• [EXERCISE REQUIREMENTS]: Copy out the data below verbatim.

* Start GIVEN INFORMATION *

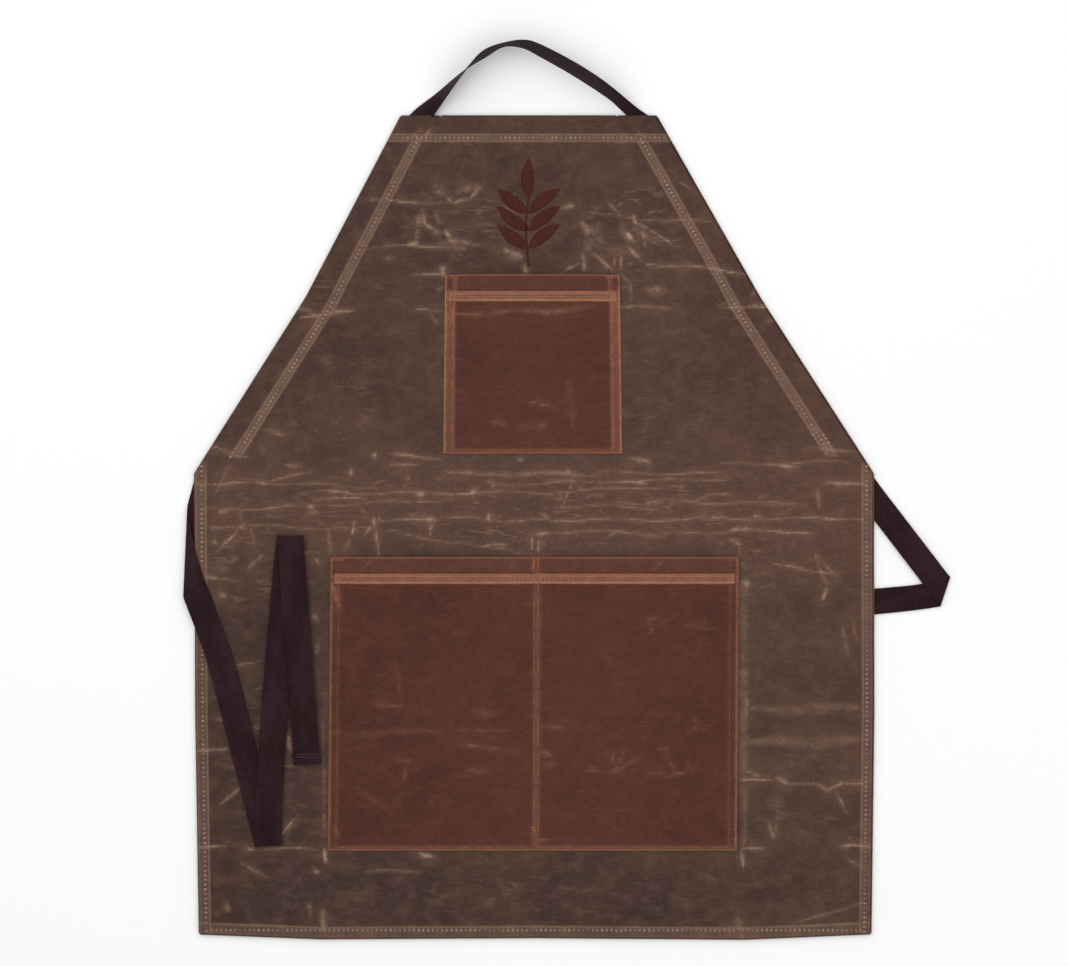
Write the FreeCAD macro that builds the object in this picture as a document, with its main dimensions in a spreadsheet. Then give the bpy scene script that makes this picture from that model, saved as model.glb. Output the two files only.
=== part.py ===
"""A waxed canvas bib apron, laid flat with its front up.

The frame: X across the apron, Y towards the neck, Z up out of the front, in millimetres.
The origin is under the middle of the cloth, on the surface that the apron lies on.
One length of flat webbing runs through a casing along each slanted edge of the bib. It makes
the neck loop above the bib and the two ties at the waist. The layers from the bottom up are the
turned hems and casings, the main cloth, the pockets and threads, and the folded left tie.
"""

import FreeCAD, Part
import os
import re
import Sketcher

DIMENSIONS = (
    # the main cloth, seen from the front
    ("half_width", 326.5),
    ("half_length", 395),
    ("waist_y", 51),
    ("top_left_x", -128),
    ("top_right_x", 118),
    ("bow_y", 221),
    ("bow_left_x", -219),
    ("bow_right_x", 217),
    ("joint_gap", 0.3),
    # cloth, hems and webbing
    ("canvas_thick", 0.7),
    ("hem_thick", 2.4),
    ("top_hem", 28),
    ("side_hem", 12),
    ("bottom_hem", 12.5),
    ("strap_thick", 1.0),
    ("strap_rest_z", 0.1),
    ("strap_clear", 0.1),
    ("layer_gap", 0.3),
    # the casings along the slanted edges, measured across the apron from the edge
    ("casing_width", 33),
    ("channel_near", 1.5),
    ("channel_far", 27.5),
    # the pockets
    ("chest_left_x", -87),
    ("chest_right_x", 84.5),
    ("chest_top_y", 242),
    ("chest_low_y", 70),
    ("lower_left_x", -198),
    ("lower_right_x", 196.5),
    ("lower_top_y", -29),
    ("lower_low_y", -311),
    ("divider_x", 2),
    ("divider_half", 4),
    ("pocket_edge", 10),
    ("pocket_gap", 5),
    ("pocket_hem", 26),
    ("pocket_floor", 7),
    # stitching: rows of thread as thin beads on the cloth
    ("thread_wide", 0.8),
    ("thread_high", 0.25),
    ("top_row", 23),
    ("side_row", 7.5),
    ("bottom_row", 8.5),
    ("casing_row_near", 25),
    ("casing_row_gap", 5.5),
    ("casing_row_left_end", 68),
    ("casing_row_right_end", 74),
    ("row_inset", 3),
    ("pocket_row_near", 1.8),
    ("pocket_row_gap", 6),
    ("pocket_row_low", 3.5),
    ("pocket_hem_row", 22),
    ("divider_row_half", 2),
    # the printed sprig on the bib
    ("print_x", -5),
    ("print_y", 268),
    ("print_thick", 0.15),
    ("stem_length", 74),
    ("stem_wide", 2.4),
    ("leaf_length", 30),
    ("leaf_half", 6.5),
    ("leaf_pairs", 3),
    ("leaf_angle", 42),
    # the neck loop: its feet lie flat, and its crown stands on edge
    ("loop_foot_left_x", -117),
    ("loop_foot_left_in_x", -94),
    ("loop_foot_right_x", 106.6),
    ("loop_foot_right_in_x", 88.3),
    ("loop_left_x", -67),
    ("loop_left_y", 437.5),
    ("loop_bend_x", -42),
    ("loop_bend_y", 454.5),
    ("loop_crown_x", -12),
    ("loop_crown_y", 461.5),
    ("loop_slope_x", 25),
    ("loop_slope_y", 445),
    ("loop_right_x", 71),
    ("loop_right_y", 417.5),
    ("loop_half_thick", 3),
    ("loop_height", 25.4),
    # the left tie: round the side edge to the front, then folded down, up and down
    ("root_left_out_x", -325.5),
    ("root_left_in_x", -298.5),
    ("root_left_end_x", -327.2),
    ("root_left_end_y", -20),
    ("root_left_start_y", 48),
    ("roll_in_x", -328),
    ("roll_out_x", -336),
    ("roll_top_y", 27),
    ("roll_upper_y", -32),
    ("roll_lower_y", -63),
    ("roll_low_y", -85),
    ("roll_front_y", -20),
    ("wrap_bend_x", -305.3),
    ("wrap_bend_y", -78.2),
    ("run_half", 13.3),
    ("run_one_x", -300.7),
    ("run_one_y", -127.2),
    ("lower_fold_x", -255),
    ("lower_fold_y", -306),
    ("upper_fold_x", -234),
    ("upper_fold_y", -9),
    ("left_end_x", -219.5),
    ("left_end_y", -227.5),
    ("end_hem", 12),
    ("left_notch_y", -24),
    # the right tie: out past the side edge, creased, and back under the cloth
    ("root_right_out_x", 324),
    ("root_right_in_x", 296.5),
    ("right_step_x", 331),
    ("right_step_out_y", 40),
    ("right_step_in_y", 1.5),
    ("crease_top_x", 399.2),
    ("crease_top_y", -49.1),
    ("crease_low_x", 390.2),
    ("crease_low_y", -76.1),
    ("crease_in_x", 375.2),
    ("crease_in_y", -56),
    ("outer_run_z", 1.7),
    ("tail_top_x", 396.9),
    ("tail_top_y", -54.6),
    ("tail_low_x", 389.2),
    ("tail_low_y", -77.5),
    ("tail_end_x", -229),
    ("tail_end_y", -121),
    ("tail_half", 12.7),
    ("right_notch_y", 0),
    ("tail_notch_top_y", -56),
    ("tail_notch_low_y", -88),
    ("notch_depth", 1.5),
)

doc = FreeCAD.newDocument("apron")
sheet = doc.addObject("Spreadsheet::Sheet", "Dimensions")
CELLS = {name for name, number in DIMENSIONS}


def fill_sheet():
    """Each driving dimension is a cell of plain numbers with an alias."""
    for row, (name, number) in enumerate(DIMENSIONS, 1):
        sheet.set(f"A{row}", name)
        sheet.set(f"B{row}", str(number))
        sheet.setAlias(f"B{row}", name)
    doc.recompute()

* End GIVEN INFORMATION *

• [CORRECT RESPONSE]:
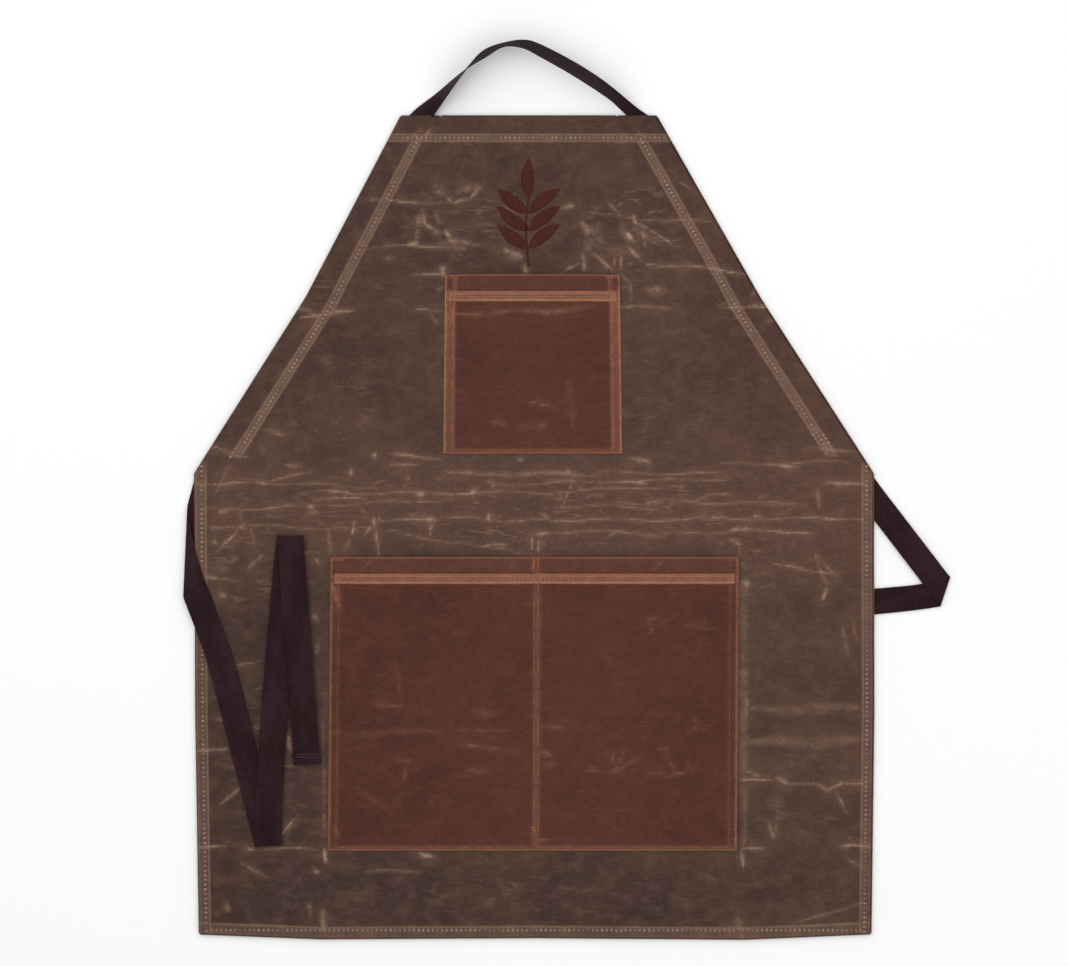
Write the FreeCAD macro that builds the object in this picture as a document, with its main dimensions in a spreadsheet. Then give the bpy scene script that makes this picture from that model, saved as model.glb. Output the two files only.
=== part.py ===
"""A waxed canvas bib apron, laid flat with its front up.

The frame: X across the apron, Y towards the neck, Z up out of the front, in millimetres.
The origin is under the middle of the cloth, on the surface that the apron lies on.
One length of flat webbing runs through a casing along each slanted edge of the bib. It makes
the neck loop above the bib and the two ties at the waist. The layers from the bottom up are the
turned hems and casings, the main cloth, the pockets and threads, and the folded left tie.
"""

import FreeCAD, Part
import os
import re
import Sketcher

DIMENSIONS = (
    # the main cloth, seen from the front
    ("half_width", 326.5),
    ("half_length", 395),
    ("waist_y", 51),
    ("top_left_x", -128),
    ("top_right_x", 118),
    ("bow_y", 221),
    ("bow_left_x", -219),
    ("bow_right_x", 217),
    ("joint_gap", 0.3),
    # cloth, hems and webbing
    ("canvas_thick", 0.7),
    ("hem_thick", 2.4),
    ("top_hem", 28),
    ("side_hem", 12),
    ("bottom_hem", 12.5),
    ("strap_thick", 1.0),
    ("strap_rest_z", 0.1),
    ("strap_clear", 0.1),
    ("layer_gap", 0.3),
    # the casings along the slanted edges, measured across the apron from the edge
    ("casing_width", 33),
    ("channel_near", 1.5),
    ("channel_far", 27.5),
    # the pockets
    ("chest_left_x", -87),
    ("chest_right_x", 84.5),
    ("chest_top_y", 242),
    ("chest_low_y", 70),
    ("lower_left_x", -198),
    ("lower_right_x", 196.5),
    ("lower_top_y", -29),
    ("lower_low_y", -311),
    ("divider_x", 2),
    ("divider_half", 4),
    ("pocket_edge", 10),
    ("pocket_gap", 5),
    ("pocket_hem", 26),
    ("pocket_floor", 7),
    # stitching: rows of thread as thin beads on the cloth
    ("thread_wide", 0.8),
    ("thread_high", 0.25),
    ("top_row", 23),
    ("side_row", 7.5),
    ("bottom_row", 8.5),
    ("casing_row_near", 25),
    ("casing_row_gap", 5.5),
    ("casing_row_left_end", 68),
    ("casing_row_right_end", 74),
    ("row_inset", 3),
    ("pocket_row_near", 1.8),
    ("pocket_row_gap", 6),
    ("pocket_row_low", 3.5),
    ("pocket_hem_row", 22),
    ("divider_row_half", 2),
    # the printed sprig on the bib
    ("print_x", -5),
    ("print_y", 268),
    ("print_thick", 0.15),
    ("stem_length", 74),
    ("stem_wide", 2.4),
    ("leaf_length", 30),
    ("leaf_half", 6.5),
    ("leaf_pairs", 3),
    ("leaf_angle", 42),
    # the neck loop: its feet lie flat, and its crown stands on edge
    ("loop_foot_left_x", -117),
    ("loop_foot_left_in_x", -94),
    ("loop_foot_right_x", 106.6),
    ("loop_foot_right_in_x", 88.3),
    ("loop_left_x", -67),
    ("loop_left_y", 437.5),
    ("loop_bend_x", -42),
    ("loop_bend_y", 454.5),
    ("loop_crown_x", -12),
    ("loop_crown_y", 461.5),
    ("loop_slope_x", 25),
    ("loop_slope_y", 445),
    ("loop_right_x", 71),
    ("loop_right_y", 417.5),
    ("loop_half_thick", 3),
    ("loop_height", 25.4),
    # the left tie: round the side edge to the front, then folded down, up and down
    ("root_left_out_x", -325.5),
    ("root_left_in_x", -298.5),
    ("root_left_end_x", -327.2),
    ("root_left_end_y", -20),
    ("root_left_start_y", 48),
    ("roll_in_x", -328),
    ("roll_out_x", -336),
    ("roll_top_y", 27),
    ("roll_upper_y", -32),
    ("roll_lower_y", -63),
    ("roll_low_y", -85),
    ("roll_front_y", -20),
    ("wrap_bend_x", -305.3),
    ("wrap_bend_y", -78.2),
    ("run_half", 13.3),
    ("run_one_x", -300.7),
    ("run_one_y", -127.2),
    ("lower_fold_x", -255),
    ("lower_fold_y", -306),
    ("upper_fold_x", -234),
    ("upper_fold_y", -9),
    ("left_end_x", -219.5),
    ("left_end_y", -227.5),
    ("end_hem", 12),
    ("left_notch_y", -24),
    # the right tie: out past the side edge, creased, and back under the cloth
    ("root_right_out_x", 324),
    ("root_right_in_x", 296.5),
    ("right_step_x", 331),
    ("right_step_out_y", 40),
    ("right_step_in_y", 1.5),
    ("crease_top_x", 399.2),
    ("crease_top_y", -49.1),
    ("crease_low_x", 390.2),
    ("crease_low_y", -76.1),
    ("crease_in_x", 375.2),
    ("crease_in_y", -56),
    ("outer_run_z", 1.7),
    ("tail_top_x", 396.9),
    ("tail_top_y", -54.6),
    ("tail_low_x", 389.2),
    ("tail_low_y", -77.5),
    ("tail_end_x", -229),
    ("tail_end_y", -121),
    ("tail_half", 12.7),
    ("right_notch_y", 0),
    ("tail_notch_top_y", -56),
    ("tail_notch_low_y", -88),
    ("notch_depth", 1.5),
)

doc = FreeCAD.newDocument("apron")
sheet = doc.addObject("Spreadsheet::Sheet", "Dimensions")
CELLS = {name for name, number in DIMENSIONS}


def fill_sheet():
    """Each driving dimension is a cell of plain numbers with an alias."""
    for row, (name, number) in enumerate(DIMENSIONS, 1):
        sheet.set(f"A{row}", name)
        sheet.set(f"B{row}", str(number))
        sheet.setAlias(f"B{row}", name)
    doc.recompute()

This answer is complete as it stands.